=== DATASET EXTRACT ===

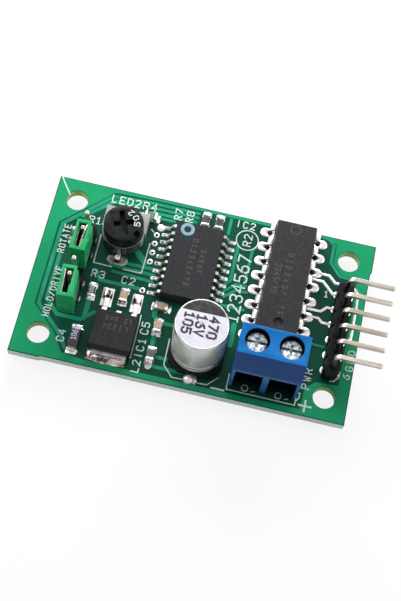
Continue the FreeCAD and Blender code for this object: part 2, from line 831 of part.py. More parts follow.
def makeTrimmer():
    x, y = trimmerX, trimmerY
    lift, floor = cell("trimmerLift"), cell("trimmerFloor")
    play, radius = cell("rotorPlay"), cell("rotorRadius")
    base = top + lift
    rim = top + cell("trimmerRim")
    floorTop = base + floor
    trackOuter = radius - cell("trackInset")
    trackInner = trackOuter - cell("trackBand")
    pinWide, pinThick = cell("trimmerPinWidth"), cell("trimmerPinThickness")
    trackTop = floorTop + cell("trackThickness")
    wiperLevel = trackTop + play
    rotorLevel = wiperLevel + cell("wiperThickness")

    block = makeBox("TrimmerBlock", trimmerWidth, trimmerBack, rim - base,
                    x, y + trimmerBack / 2, base)
    drum = makeCylinder("TrimmerDrum", drumRadius, rim - base, x, y, base)
    outside = fuse("TrimmerOutside", block, drum)
    hollow = makeCylinder("TrimmerHollow", bowlRadius, rim - floorTop, x, y, floorTop)
    bore = makeCylinder("TrimmerBore", cell("rotorShaft") + play, floor, x, y, base)
    pinRoom = [hollow, bore]
    for number, side in enumerate((-1, 1)):
        pinRoom.append(makeBox(f"TrimmerPinRoom{number}", pinWide, pinThick, floor,
                               x + cell("trimmerPinSpread") / 2 * side, trimmerRearY, base))
    frontReach = y - trackOuter - trimmerFrontY + pinThick / 2
    frontMiddle = y - trackOuter - frontReach / 2
    pinRoom.append(makeBox("TrimmerFrontRoom", pinWide, frontReach, pinThick,
                           x, frontMiddle, base))
    keep("trimmer_housing", cut("TrimmerHousing", outside, fuse("TrimmerRoom", *pinRoom)))

    # Pins: two straight ones behind, one folded forward and down in front
    pins = []
    for number, side in enumerate((-1, 1)):
        pins.append(makeBox(f"TrimmerPin{number}", pinWide, pinThick, floorTop - tipLevel,
                            x + cell("trimmerPinSpread") / 2 * side, trimmerRearY, tipLevel))
    strap = makeBox("TrimmerStrap", pinWide, frontReach, pinThick, x, frontMiddle, base)
    leg = makeBox("TrimmerLeg", pinWide, pinThick, base - tipLevel, x, trimmerFrontY, tipLevel)
    pins.append(fuse("TrimmerFrontPin", strap, leg))
    keep("trimmer_pins", group("TrimmerPins", pins))

    # Horseshoe track on the floor, open towards the front
    thick = cell("trackThickness")
    ring = makeCylinder("TrackDisc", trackOuter, thick, x, y, floorTop)
    eye = makeCylinder("TrackEye", trackInner, thick, x, y, floorTop)
    mouth = makeBox("TrackMouth", trackInner, trackOuter, thick,
                    x, y - trackOuter / 2, floorTop)
    keep("trimmer_track", cut("TrimmerTrack", ring, fuse("TrackOpening", eye, mouth)))

    # Rotor: a cap with a shaft below, a crossed slot above and a notch in its rim
    rotorTop = top + cell("rotorTop")
    head = makeCylinder("RotorHead", radius, rotorTop - rotorLevel, x, y, rotorLevel)
    shaft = makeCylinder("RotorShaft", cell("rotorShaft"), rotorLevel - base, x, y, base)
    slots = []
    wide, deep = cell("slotWidth"), cell("slotDepth")
    for name, across, along in (("Long", wide, cell("slotLong")),
                                ("Short", cell("slotShort"), wide)):
        body = newBody("Slot" + name, x, y, rotorTop - deep, cell("slotTurn"))
        sketch = newSketch(body)
        addRectangle(sketch, across, along)
        addFeature(body, "Pad", sketch, deep)
        slots.append(body)
    notch = newBody("RotorNotch", x, y, rotorTop - deep, cell("notchTurn"))
    sketch = newSketch(notch)
    addRectangle(sketch, cell("notchDepth") * 2, cell("notchWidth"), radius, 0)
    addFeature(notch, "Pad", sketch, deep)
    slots.append(notch)
    rotor = cut("Rotor", fuse("RotorSolid", head, shaft), fuse("RotorSlots", *slots))
    keep("trimmer_rotor", rotor)

    # Wiper: a flat washer on the shaft with one arm over the track
    thick = cell("wiperThickness")
    washer = makeCylinder("WiperWasher", trackInner - cell("wiperInset"), thick,
                          x, y, wiperLevel)
    arm = makeBox("WiperArm", cell("wiperWidth"), trackOuter, thick,
                  x, y + trackOuter / 2, wiperLevel)
    shaftHole = makeCylinder("WiperHole", cell("rotorShaft"), thick, x, y, wiperLevel)
    keep("trimmer_wiper", cut("Wiper", fuse("WiperBlank", washer, arm), shaftHole))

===

> _WHAT TO WORK ON_:
Repeat, exactly and only, the lines from the beginning of the material through the line that contains "rotorLevel = wiperLevel".

> _ANSWER BELOW_:
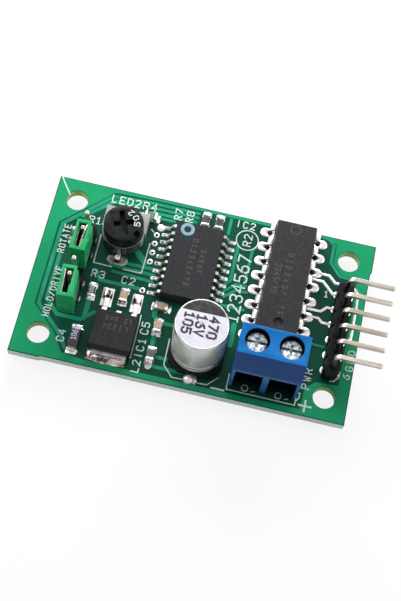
Continue the FreeCAD and Blender code for this object: part 2, from line 831 of part.py. More parts follow.
def makeTrimmer():
    x, y = trimmerX, trimmerY
    lift, floor = cell("trimmerLift"), cell("trimmerFloor")
    play, radius = cell("rotorPlay"), cell("rotorRadius")
    base = top + lift
    rim = top + cell("trimmerRim")
    floorTop = base + floor
    trackOuter = radius - cell("trackInset")
    trackInner = trackOuter - cell("trackBand")
    pinWide, pinThick = cell("trimmerPinWidth"), cell("trimmerPinThickness")
    trackTop = floorTop + cell("trackThickness")
    wiperLevel = trackTop + play
    rotorLevel = wiperLevel + cell("wiperThickness")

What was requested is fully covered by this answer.